Un numéro absolu gouverne les autres numéros et D-503 loue ce système conformiste qu’il estime parfait.

« Nous » c’est une bonne grosse tartine dans la figure, je ne pouvais décemment pas commencer une chronique sur les uchronies sans commencer par la maman et le papa de ce genre-là.

1920, Zamiatine pose le pavé et oppose sa vision de la déchéance humaine aux mondes utopistes. L’anti-utopie est née en Russie.



📑 [Citations]

✒️
 « Après avoir vaincu la Faim (ce qui algébriquement, nous assure la totalité des biens physiques), l’État Unique mena une campagne contre l’autre souverain du monde, contre l’Amour. »

✒️« Je me rendis compte alors, par expérience personnelle, que le rire est la plus terrible des armes, on peut tout tuer par le rire, même le meurtre. »

✒️« On dit que les anciens pratiquaient le vote secret, en se cachant comme des voleurs. […] Pourquoi tout ce mystère ? nous n’en savons rien aujourd’hui. […] Nous n’avons rien à cacher, nous n’avons honte de rien, c’est pourquoi nous fêtons les élections loyalement et en plein jour. Je vois les autres voter pour le Bienfaiteur et ceux-ci me voient également. Pourrait-il en être autrement puisque " tous " et " moi " formons un seul " Nous " ? Cette procédure est beaucoup plus ennoblissante et plus sincère que celle en honneur chez les anciens, " secrète " et d’une couardise de bandits. »


🔍 [Références]

Evgueni Zamiatine - Nous
Traduction par Hélène Henry, Actes Sud
2017
ISBN 978-2-330-07672-6


🔖 [Catégories]

Roman - Dystopie, uchronie


📌[Crédit photo]

Couverture du livre d’Acte Sud

11 commentaires
Fourbi
()
Jolie présentation qui donne envie de se plonger dans le roman ^^
Bidule
()
Pareil, j'ai dévoré cet article.
J'essayerai de le trouver pour le dévorer aussi :)
Chose
()
Ça donne envie de le lire !
Babiole
()
J'avais déjà entendu parler de l'auteur mais jamais rien lu de lui. Ta propa donne carrément envie de tester. Super présentation qui donne envie! Les mentions à Orwell et Wells ne font qu'augmenter cette envie de se pencher dessus.
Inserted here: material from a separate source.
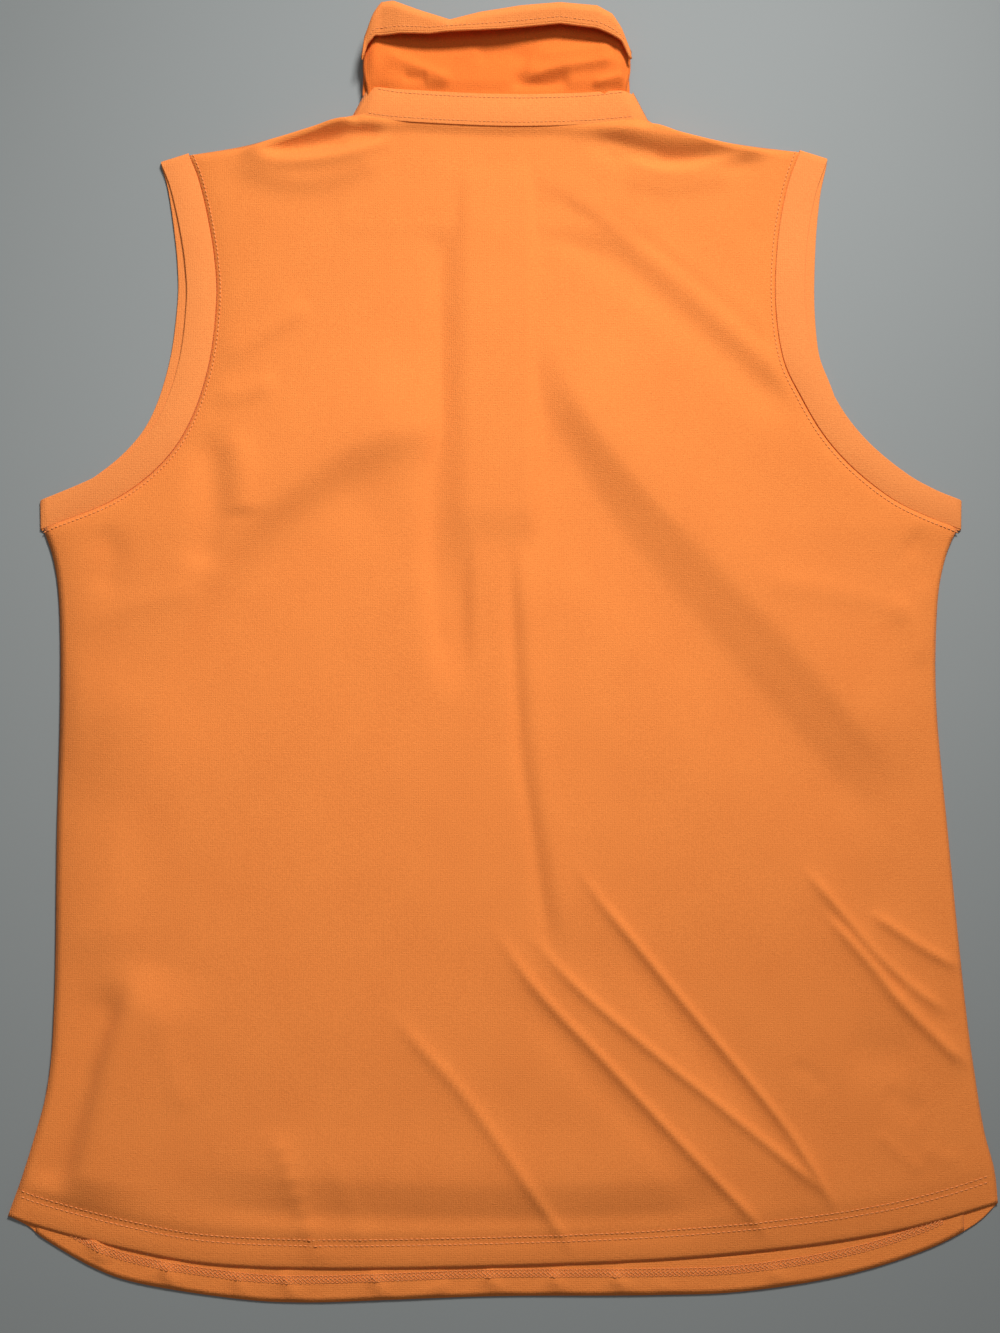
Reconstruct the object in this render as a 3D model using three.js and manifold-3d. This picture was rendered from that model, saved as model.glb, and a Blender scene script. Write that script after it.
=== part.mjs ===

Par contre, je voyais l'uchronie comme une forme de réécriture de l'histoire, du type "qu'est-ce qui se serait passé si...?". J'ai du mal, au vu du résumer/synopsis que tu en fais, un peu de mal à classifier le roman dans ce genre. Ou alors c'est moi qui ai mal compris la définition de l'uchronie :)
Barda
()
Merci de vos retours éclairants et encourageants pour la suite de cette chronique ! Franchement si vous avez lu 84 ou le meilleur des mondes juste foncez. C'est un scandale que Nous ne soit pas aussi connu que les deux autres. Quand j'ai découvert Parano vous pensez bien que j'ai de suite pensé à Nous de Zamiatine. Bien plus que les autres tenors du genre.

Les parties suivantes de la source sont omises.